The following formulas apply to the exercise of WA's options.
After Xxxxxxx Xxxxxxx and/or Binks Graval sell 100,000 shares
combined of due stock, WA can exercise 200,000 options. After
Xxxxxxx and Graval sell 200,000 shares, WA can exercise an
additional 200,000 options. After Xxxxxxx and Graval sell
300,000 shares, WA can exercise 500,000 options.
Company shall issue the stock certificate for the Shares within
five (5) days after the exercise of any Warrants.

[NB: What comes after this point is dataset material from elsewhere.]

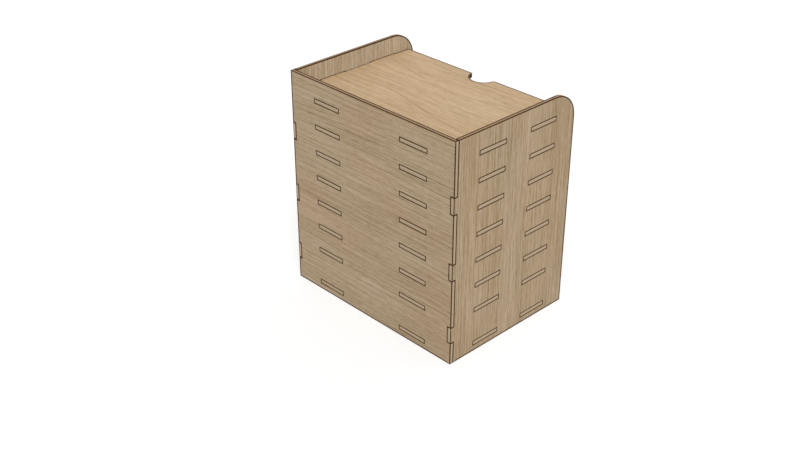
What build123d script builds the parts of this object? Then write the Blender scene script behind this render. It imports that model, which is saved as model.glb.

Within 30 days of any shares of the Company becomes publicly
traded, the Company will use its best efforts to cause all the
Shares (whether or not the Warrants have been exercised) to be
registered under the Securities Act of 1933 on Form S-8 or
other appropriate form, all the extent requisite to permit the
sale of other disposition by the prospective sellers of the
shares of Common Stock so registered; provided, however, that
the Company may, as a condition precedent to effectiveness of
such registration, require each prospective seller to agree
with the Company and managing underwriter or underwriters of
any concurrent secondary public offering to be made by the
Company in connection with such registration that such seller
will not sell any securities of the same class or convertible
into the same class as those registered by the Company for such
reasonable period after such registration becomes effective
(not exceeding 90 days) as shall then be specified in writing
by such underwriter or underwriters if in the opinion of such
underwriter or underwriters the Company's offering would be
materially adversely affected in the absence of such an
agreement.
-3-
4
2.1.3 Expenses. Company agrees to pay all costs and expenses incurred
by WA in connection with WA's rendering of services hereunder,
provided such costs and expenses are of a nature which is
customary for such services, such costs to be covered by funds
including but not limited to funds in the Escrow Account in
excess of funds needed to pay WA's monthly fees. Such expenses
are separate from cash compensation as set out above, and
include but not limited to such incidental costs and expenses
as travel and lodging, copying charges, printing charges, long
distance telephone charges, facsimile charges, postage, special
mailings and other reasonable expenses. All expenses to be
approved in advance by Company.
ARTICLE III
3.1 This Agreement shall commence upon execution of this Agreement
and continue during the one year period of time following the
date of this Agreement. Renewal shall be determined by a vote
of the Board of Directors of the Company. As used herein,
"Applicable Term" means the periods which commences on the
Applicable Date and continues until this Agreement is
terminated regardless of t he reason for such termination
Notwithstanding the foregoing, WA may terminate this Agreement
immediately upon written notice to t he Company upon the
occurrence of any of the following: (a) the Company becomes
insolvent or makes an assignment for the benefit of Creditors;
and/or (b) the Company breaches any of the material terms of
this Agreement. If this Agreement is terminated on or before
the termination date of this Agreement (as set forth above) for
any reason, the entire cash fee shall immediately become due
and payable, shall be deemed to be earned as of such date, and
no offset, refund or reduction of payments shall be
attributable to such termination. The provisions of Article II
shall survive the termination of this Agreement. Company can
terminate with cause with no further reimbursements to WA.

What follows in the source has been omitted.